Required work:
Take the lines from the beginning of the data below through the line holding "flag.visible_shadow = False" and return exactly those.

Dataset section:
****

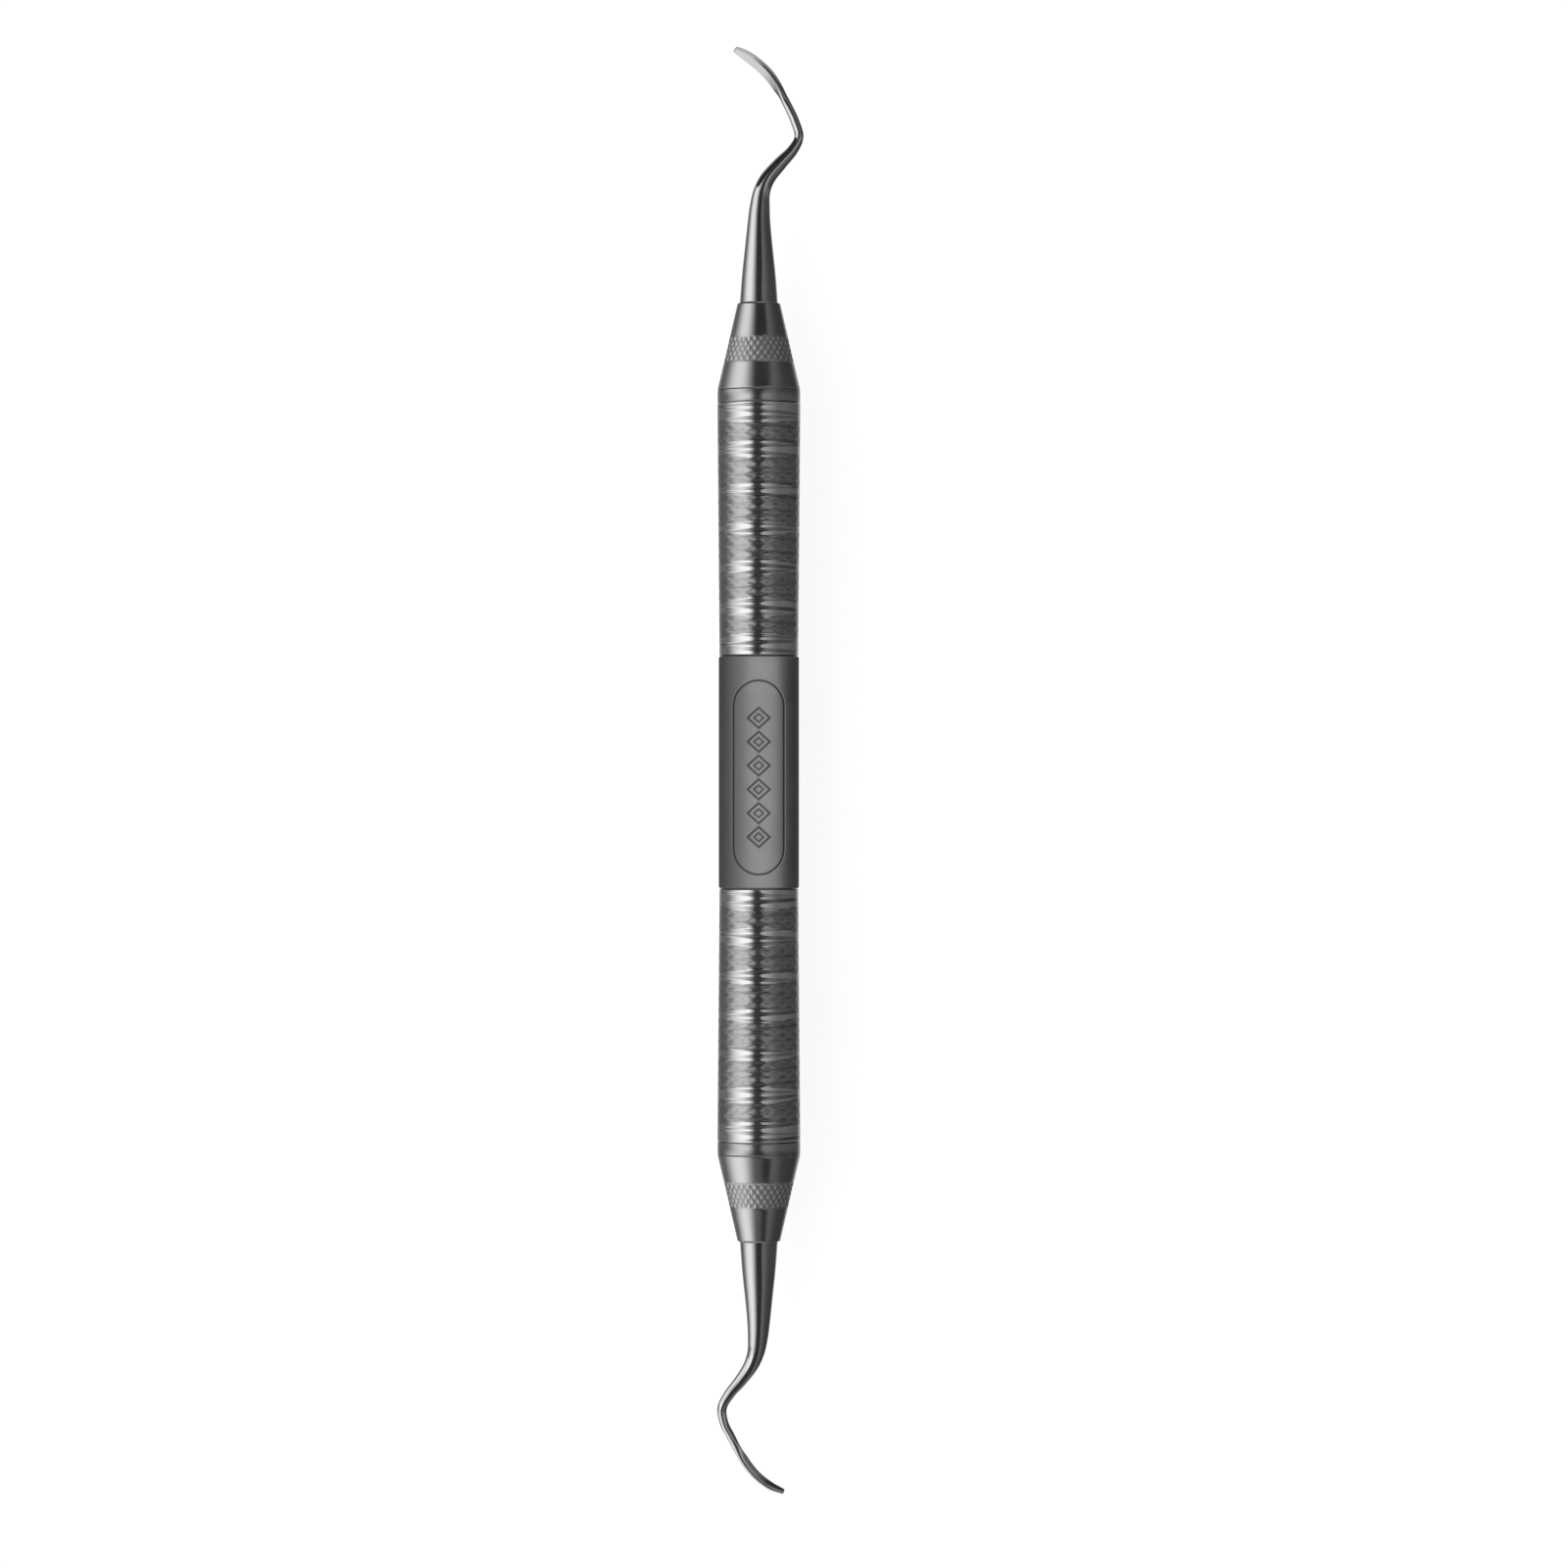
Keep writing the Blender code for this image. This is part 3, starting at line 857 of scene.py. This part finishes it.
def barrel_light(barrel):
    """A soft light above that reaches the barrel alone, a little on the -Y side, where the softbox is
    weakest."""
    data = bpy.data.lights.new("barrel_light", "AREA")
    data.shape = "RECTANGLE"
    data.size = 0.12
    data.size_y = 0.36
    data.energy = 0.55
    light = bpy.data.objects.new("barrel_light", data)
    light.location = (0, -0.085, AXIS_Z + 0.15)
    light.visible_camera = False
    receivers = bpy.data.collections.new("lit_by_barrel_light")
    receivers.objects.link(barrel)
    light.light_linking.receiver_collection = receivers
    bpy.context.scene.collection.objects.link(light)


def make_floor():
    """A plain white round floor. Reflections pass it by, so that the steel keeps its dark edges."""
    mesh = bpy.data.meshes.new("floor")
    count = 64
    reach = 4.0
    turns = [2 * math.pi * k / count for k in range(count)]
    rim = [(reach * math.cos(turn), reach * math.sin(turn), 0) for turn in turns]
    mesh.from_pydata(rim, [], [tuple(range(count))])
    floor = bpy.data.objects.new("floor", mesh)
    floor.location.z = -0.02 * MM
    bpy.context.scene.collection.objects.link(floor)
    mesh.materials.append(floor_paint())
    floor.visible_glossy = False


def make_flag():
    """A black card bent round the right end's shank, out of shot, that keeps the softbox off the slanted
    part. Only reflections see it."""
    along, turn = np.meshgrid(
        np.linspace(*FLAG_ALONG, 6),
        np.radians(np.linspace(FLAG_FROM, FLAG_TO, 24)),
        indexing="ij",
    )
    points = np.stack([along, FLAG_R * np.sin(turn), AXIS_Z + FLAG_R * np.cos(turn)], axis=-1)
    flag = grid_object("flag", points, across_closed=False)
    flag.data.materials.append(flag_cloth())
    flag.visible_camera = False
    flag.visible_diffuse = False
    flag.visible_shadow = False


def make_camera():
    """Straight above, with +X up in the picture and +Y on its left."""
    data = bpy.data.cameras.new("camera")
    data.lens = LENS
    data.sensor_width = SENSOR
    data.clip_start = 0.01
    camera = bpy.data.objects.new("camera", data)
    bpy.context.scene.collection.objects.link(camera)
    height = VIEW_WIDTH * LENS / SENSOR
    place = Matrix.Translation((*VIEW_CENTRE, AXIS_Z + height))
    camera.matrix_world = place @ Matrix.Rotation(-math.pi / 2, 4, "Z")
    bpy.context.scene.camera = camera


def dress(piece, material, body, node):
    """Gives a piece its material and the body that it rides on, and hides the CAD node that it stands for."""
    piece.data.materials.append(material)
    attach(piece, body)
    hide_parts(node)


POLISHED = polished_steel()
SHANK = shank_steel()
SATIN = satin_steel()
BRIGHT = bright_satin_steel()
RUBBER = seal_rubber()

make_camera()
studio_light()
make_floor()
make_flag()
barrel = centre_barrel()
dress(barrel, SATIN, "handle", "centre_barrel")
barrel_light(barrel)
for name, side, hook in (("right", 1, RIGHT_HOOK), ("left", -1, LEFT_HOOK)):
    dress(grip_tube(name, side), POLISHED, "handle", name + "_grip_tube")
    dress(end_plug(name, side), BRIGHT, "handle", name + "_end_plug")
    dress(seal_ring(name, side), RUBBER, name + "_seal", name + "_seal_ring")
    dress(cone(name, side), BRIGHT, name + "_tip", name + "_cone")
    dress(scaler_tip(name, side, hook), SHANK, name + "_tip", name + "_scaler_tip")

bpy.context.scene.view_settings.view_transform = "Standard"

bpy.context.view_layer.update()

****

Solution:
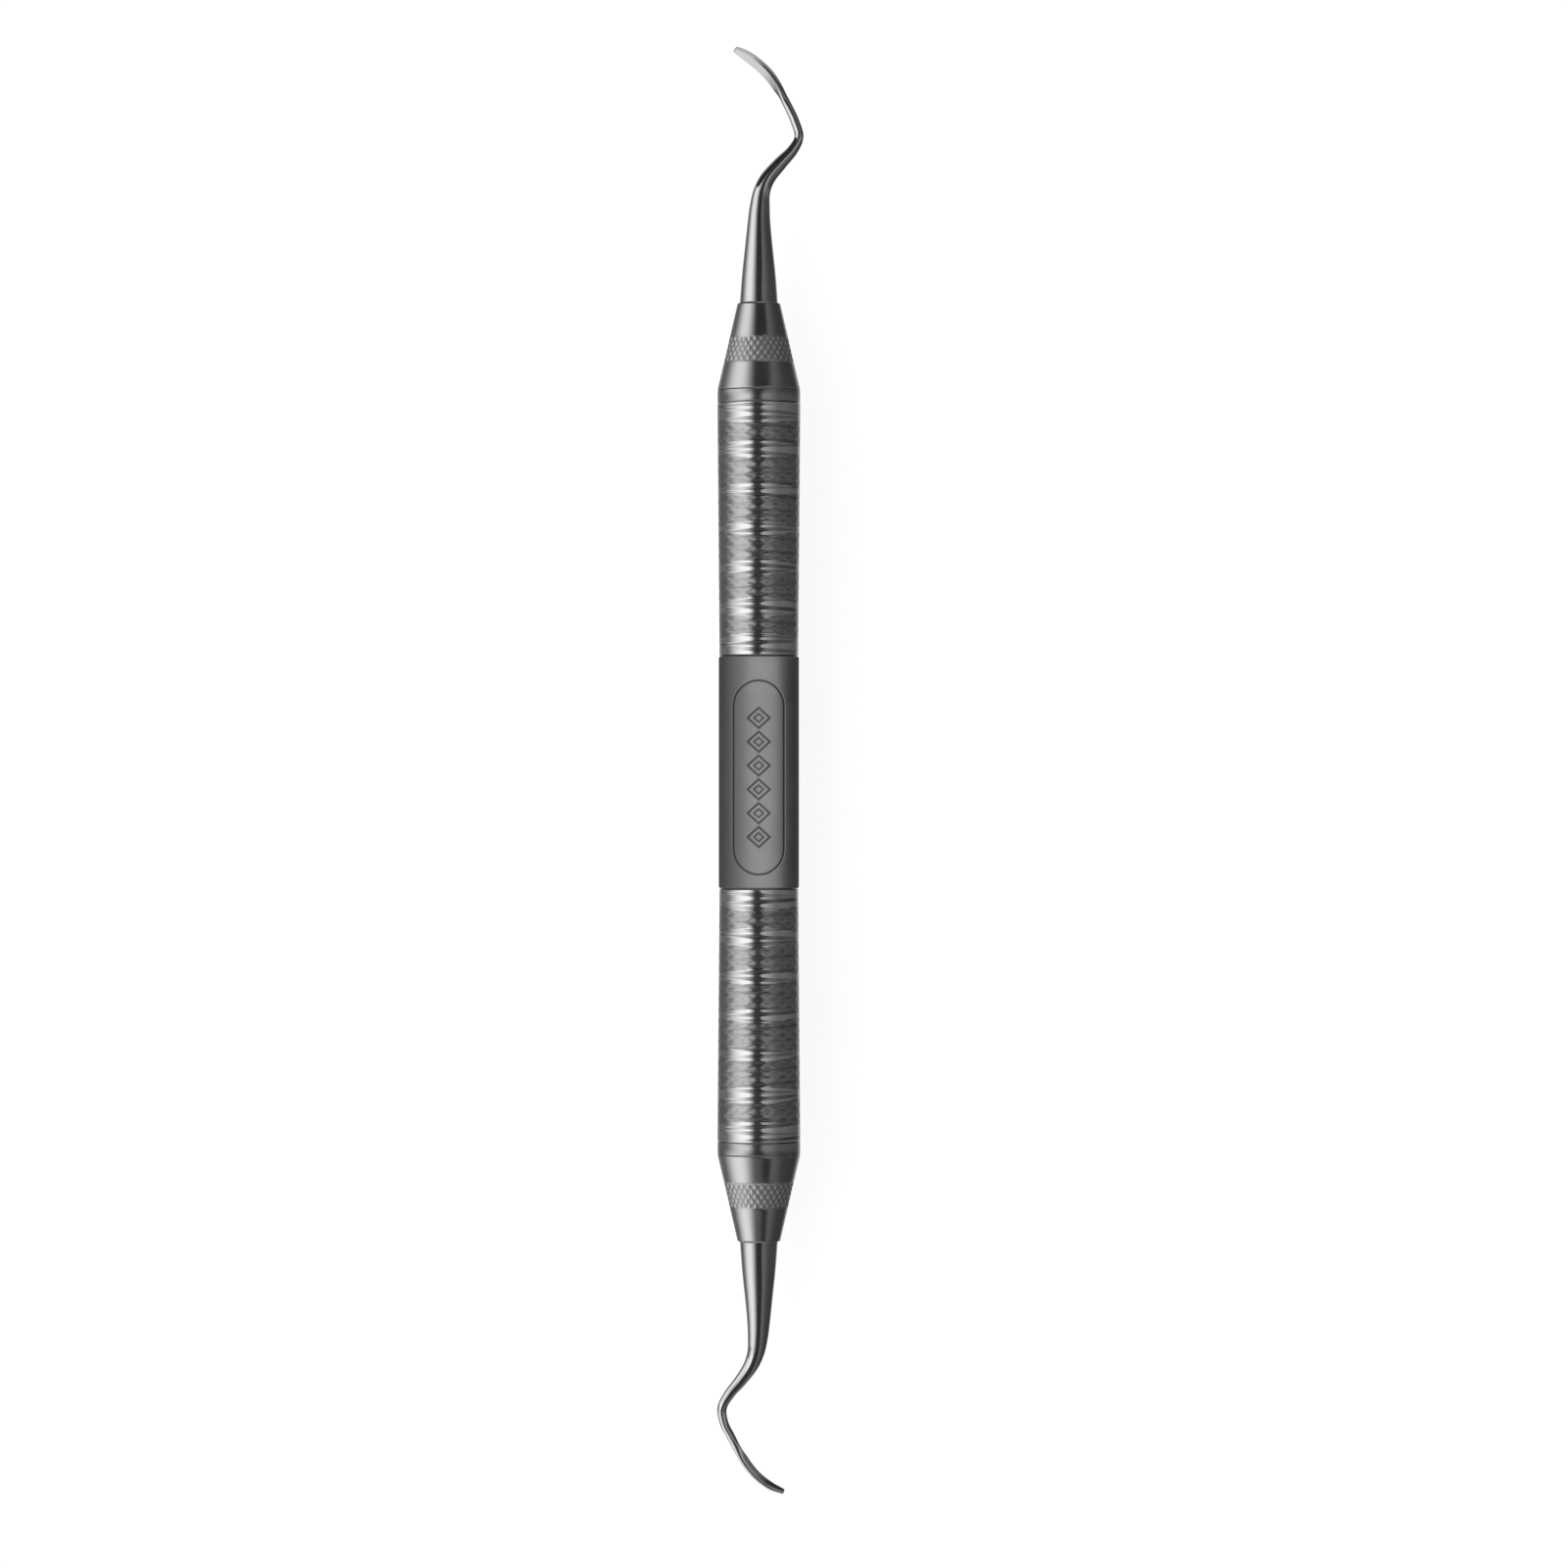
Keep writing the Blender code for this image. This is part 3, starting at line 857 of scene.py. This part finishes it.
def barrel_light(barrel):
    """A soft light above that reaches the barrel alone, a little on the -Y side, where the softbox is
    weakest."""
    data = bpy.data.lights.new("barrel_light", "AREA")
    data.shape = "RECTANGLE"
    data.size = 0.12
    data.size_y = 0.36
    data.energy = 0.55
    light = bpy.data.objects.new("barrel_light", data)
    light.location = (0, -0.085, AXIS_Z + 0.15)
    light.visible_camera = False
    receivers = bpy.data.collections.new("lit_by_barrel_light")
    receivers.objects.link(barrel)
    light.light_linking.receiver_collection = receivers
    bpy.context.scene.collection.objects.link(light)


def make_floor():
    """A plain white round floor. Reflections pass it by, so that the steel keeps its dark edges."""
    mesh = bpy.data.meshes.new("floor")
    count = 64
    reach = 4.0
    turns = [2 * math.pi * k / count for k in range(count)]
    rim = [(reach * math.cos(turn), reach * math.sin(turn), 0) for turn in turns]
    mesh.from_pydata(rim, [], [tuple(range(count))])
    floor = bpy.data.objects.new("floor", mesh)
    floor.location.z = -0.02 * MM
    bpy.context.scene.collection.objects.link(floor)
    mesh.materials.append(floor_paint())
    floor.visible_glossy = False


def make_flag():
    """A black card bent round the right end's shank, out of shot, that keeps the softbox off the slanted
    part. Only reflections see it."""
    along, turn = np.meshgrid(
        np.linspace(*FLAG_ALONG, 6),
        np.radians(np.linspace(FLAG_FROM, FLAG_TO, 24)),
        indexing="ij",
    )
    points = np.stack([along, FLAG_R * np.sin(turn), AXIS_Z + FLAG_R * np.cos(turn)], axis=-1)
    flag = grid_object("flag", points, across_closed=False)
    flag.data.materials.append(flag_cloth())
    flag.visible_camera = False
    flag.visible_diffuse = False
    flag.visible_shadow = False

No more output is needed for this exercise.